Ob er denn an dem Abend das Gefühl gehabt habe, es sei besser, wenn der Landrat da wäre? „Wir haben eine sehr kompetente TEL“, meint Seul und fügt hinzu, jeder müsse für sich beurteilen, was er mache. „Ich habe mich entschieden, dazubleiben.“ Und er berichtet von Entscheidungen am späten Abend und in der Nacht, die Schulen am nächsten Tag geschlossen zu halten und die Mitarbeiter in der Verwaltung zu bitten, im Homeoffice zu bleiben. Seinen für das Personal zuständigen Mitarbeiter habe er gegen 3 oder 4 Uhr am frühen Morgen aufgefordert, zur Kreisverwaltung zu kommen, damit er selbst nach Hause fahren könne. Das Ausmaß der Katastrophe mit 134 Toten und Hunderten Verletzten sei ihm an dem Abend nicht klar gewesen. „Aber es war allen klar, dass es etwas sehr Großes ist, was da passiert.“

Seul widerspricht Weigand

Seul widerspricht aber auch der Aussage der ehemaligen Altenahrer Verbandsgemeindebürgermeisterin Weigand vehement, die vor vier Wochen im Ausschuss erklärt hat, sie habe angesichts der Hochwasserprognose von mehr als fünf Metern Pföhler über Seul schon um 16.20 Uhr aufgefordert, den Katastrophenfall auszurufen. „Der Tenor des Gesprächs war ein anderer“, sagt der Fachbereichsleiter.

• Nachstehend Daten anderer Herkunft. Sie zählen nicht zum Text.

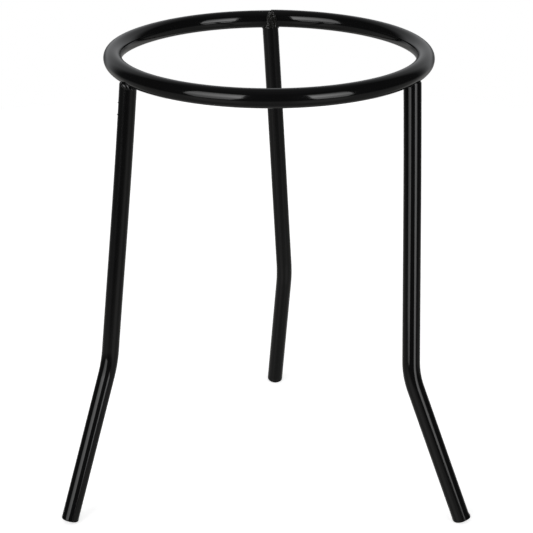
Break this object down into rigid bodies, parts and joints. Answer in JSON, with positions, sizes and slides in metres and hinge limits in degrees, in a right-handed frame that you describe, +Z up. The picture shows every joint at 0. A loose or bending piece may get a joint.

Er könne zwar nicht ausschließen, dass Frau Weigand das Wort Katastrophenalarm gesagt habe. Aber in dem Telefonat habe sie explizit gefordert, dass der Kreis die Einsatzleitung von den Gemeinden übernehmen solle. Das sei dann ja auch gegen 17.40 Uhr geschehen. Zwischen Pföhler und Weigand habe es „wegen fachlicher Diskussionen über bestimmte Themen“ Spannungen gegeben. Weigand selbst bezeichnete sich in ihrer Vernehmung vor vier Wochen „sicher nicht als Lieblings-Bürgermeisterin des Landrats“.